AWS withdrew BGP advertisements over saturated PNIs to attempt to mitigate congestion; this rerouted traffic onto a backup path through an offsite peering switch that was also undersized for the load.
One direct peering link to AWS was already operating at half capacity due to an unresolved hardware failure.
The Data Center Interconnect between Cloudflare's edge routers and the offsite peering switch was scheduled for a capacity upgrade that had not yet been completed.
There was no per-customer network-resource budget, so a single customer's traffic could degrade service for every other customer sharing the same paths.
Resolution
Engineers and AWS partners coordinated manual traffic engineering and rate-limiting against the source customer to bring congestion down. AWS reverted the BGP withdrawals starting at 19:45 UTC, and Cloudflare confirmed BGP normalization at 20:07 UTC. Customer-impacting latency cleared by 20:18 UTC.
Lessons
- Without per-customer traffic budgets, a single customer's legitimate traffic surge becomes everyone's outage on shared paths.
- Coordinated mitigations across two networks can compound: when AWS withdrew prefixes to relieve congestion, the rerouted traffic saturated the backup path.
- Pre-existing capacity issues (a half-capacity link and an overdue DCI upgrade) absorb headroom that incident response would otherwise have during a surge.
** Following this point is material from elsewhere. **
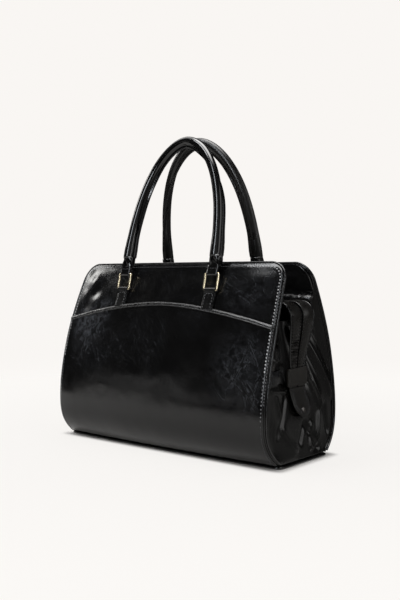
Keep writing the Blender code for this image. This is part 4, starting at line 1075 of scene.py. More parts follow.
def zipPath():
    # middle line of a zip end as (x, height), from the recess to the tab's tip
    start = closure["span"] + bag["touchGap"]
    turn = zipEnd["outerX"] - zipEnd["radius"]
    points = [(between(start, turn, step / 24), zipLevel) for step in range(24)]
    for step in range(25):
        a = math.pi / 2 * step / 24
        points.append((turn + zipEnd["radius"] * math.sin(a), zipLevel - zipEnd["radius"] * (1 - math.cos(a))))
    archFoot = zipLevel - zipEnd["radius"]
    for step in range(1, 41):
        share = step / 40
        points.append((between(zipEnd["outerX"], keeperX, smooth(share)), between(archFoot, keeperTop, share)))
    leave = keeperFoot - zipEnd["thickness"]
    for step in range(1, 15):
        points.append((keeperX, between(keeperTop, leave, step / 14)))
    return points


def tabPath():
    leave = keeperFoot - zipEnd["thickness"]
    tipX = halfLength(zipEnd["tip"] - bag["footRise"]) + zipEnd["standOut"]
    length = leave - zipEnd["tip"]
    roundStart = 1.0 - zipEnd["tabHalf"] / length
    shares = [roundStart * step / 14 for step in range(15)]
    shares += [roundStart + (1 - roundStart) * math.sin(math.radians(a)) for a in range(6, 91, 6)]
    return [(between(keeperX, tipX, smooth(share * 0.8) / smooth(0.8)), leave - length * share)
            for share in shares]


def zipHalf(x, height):
    start = closure["span"] + bag["touchGap"]
    turn = zipEnd["outerX"] - zipEnd["radius"]
    if height > zipLevel - 1e-6:
        wide = closureEdge(start, zipEnd["thickness"])
        return between(wide, zipEnd["halfArch"], smooth((x - start) / (turn - start)))
    if height > keeperTop:
        fallen = (zipLevel - height) / (zipLevel - keeperTop)
        return between(zipEnd["halfArch"], zipEnd["halfNeck"], fallen ** 1.5)
    share = (keeperTop - height) / keeper["tall"]
    if height > keeperFoot:
        return between(zipEnd["halfNeck"], zipEnd["tabHalf"], share)
    past = max(zipEnd["tip"] + zipEnd["tabHalf"] - height, 0.0)
    return math.sqrt(max(zipEnd["tabHalf"] ** 2 - past ** 2, 0.0))


def zipShift(height):
    # the strap hangs a little forward at the keeper and its tip leans back again
    if height > keeperFoot:
        return -zipEnd["shift"] * smooth((zipLevel - height) / (zipLevel - keeperTop))
    return -zipEnd["shift"] + zipEnd["lean"] * (keeperFoot - height) / (keeperFoot - zipEnd["tip"])


def withNormals(path):
    made = []
    for index, (x, height) in enumerate(path):
        x0, h0 = path[max(index - 1, 0)]
        x1, h1 = path[min(index + 1, len(path) - 1)]
        ahead = Vector((x1 - x0, 0.0, h1 - h0)).normalized()
        made.append((x, height, Vector((-ahead.z, 0.0, ahead.x))))
    return made


def makeZipEnd(end):
    path = withNormals(zipPath())
    lengths = along([Vector((x, 0.0, h)) for x, h, n in path])
    halves = [zipHalf(x, h) for x, h, n in path]
    archAt = lengths[24]
    last = len(path) - 1
    name = endNames[end]

    def opened(index):
        return smooth((lengths[index] - 0.012) / (archAt - 0.012))

    def slotHalf(index):
        # as wide as the recess's own slot for as far as the slider runs
        narrowing = smooth((lengths[index] - zipEnd["slotLength"]) / zipEnd["slotTaper"])
        return between(closure["slot"], zipEnd["slot"] * halves[index] / zipEnd["halfArch"], narrowing)

    def put(index, y, rise):
        x, height, normal = path[index]
        y += zipShift(height)
        if height <= keeperTop:
            rise = min(rise, zipEnd["thickness"] / 2)
        return atEnd(Vector((x, y, height)) + normal * rise, end)

    def outside(point):
        return Vector((end * 0.7, 0.0, 0.7)) if point.z > 0.19 else Vector((end, 0.0, 0.0))

    def strip(nearEdge, farEdge, crown, columns, ribbed=0.0):
        def place(u, v):
            index = round(v * last)
            y = between(nearEdge(index), farEdge(index), u)
            wave = noise.noise(Vector((lengths[index] * 60.0, y * 50.0, end + nearEdge(index) * 9)))
            swell = crown * opened(index)
            neck = 1.0 - 0.75 * smooth((lengths[index] - lengths[-1] + 0.045) / 0.02)
            low = smooth((zipLevel - path[index][1] - 0.040) / 0.015)
            rib = zipEnd["ribRise"] * math.sin(math.tau * lengths[index] / zipEnd["rib"]) * low * ribbed
            rise = (swell + rib + 0.0005 * wave) * math.sin(math.pi * u) * neck
            return put(index, y, zipEnd["thickness"] / 2 + rise)
        return surface(columns, last, place, (0.03, lengths[-1]), outward=outside)

    bm = strip(lambda i: -halves[i], lambda i: -slotHalf(i), 0.0008, 16, ribbed=1.0)
    piece(name + "ZipEndFront", bm, "bag", "strap", [name + "_zip_end"], zipEnd["thickness"], bevel=0.0006)
    bm = strip(slotHalf, lambda i: halves[i], 0.0018, 22)
    piece(name + "ZipEndBack", bm, "bag", "strap", (), zipEnd["thickness"], bevel=0.0006)

    # gathered strip between the two, with the closed zip as a groove beside it; its glossless black finish is
    # painted shade that keeps the gap between the strips dark
    first = zipEnd["gatherFrom"]

    def middlePlace(u, v):
        index = round(first + v * (last - first))
        reach = slotHalf(index) + zipEnd["gatherLap"]
        y = between(-reach, reach, u)
        scale = halves[index] / zipEnd["halfArch"]
        groove = -zipEnd["groove"] * math.exp(-(y / (zipEnd["grooveHalf"] * scale)) ** 2)
        return put(index, y, -0.0003 + groove * opened(index))

    bm = surface(26, (last - first) * 2, middlePlace, (0.02, lengths[-1]), outward=outside)
    piece(name + "ZipEndGather", bm, "bag", "blackThread", (), 0.0006)

    def seam(start, across, rise):
        return [(put(index, across(index), zipEnd["thickness"] / 2 + rise), atEnd(path[index][2], end))
                for index in range(start, last - 8)]

    rows = [seam(4, lambda i: sign * (slotHalf(i) + zipEnd["slotSeam"]), 0.0002) for sign in (-1, 1)]
    rows += [seam(22, lambda i: sign * (halves[i] - zipEnd["rimSeam"]), 0.0004) for sign in (-1, 1)]
    stitches(name + "ZipEndStitches", rows, "bag", "blackThread", width=zipEnd["seamWidth"])
    # rolled rims
    for sign, radius in zipEnd["rims"].items():
        stations = range(first, last - 6)
        rim = [put(index, sign * (halves[index] - radius * 0.5), zipEnd["thickness"] * 0.25) for index in stations]
        normals = [atEnd(path[index][2], end) for index in stations]
        bm = tube(rim, circle(radius, 10), up=lambda i: normals[i],
                  wobble=lambda s, i: 1.0 + 0.10 * noise.noise(Vector((i * 0.3, sign * 4.0, end))))
        piece(name + "ZipEndRim" + sideNames[sign].capitalize(), bm, "bag", "soft")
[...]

- Manual traffic engineering between two networks is slow under pressure; incidents like this surface the gap between human-paced response and machine-paced traffic.
- BGP traffic engineering between peers should be coordinated, not reflexive, because each side's mitigation can land on the other's backup capacity.
Action items
- Develop a mechanism to selectively deprioritize a single customer's traffic when it begins to congest the network.
- Expedite Data Center Interconnect upgrades to provide network capacity significantly above current levels.
- Coordinate with AWS so each side's BGP traffic engineering does not conflict with the other's.
- Build a per-customer network resource budget system that prevents one customer's traffic from degrading service for others.
- Automate manual traffic-engineering actions taken during this incident so future congestion events resolve faster.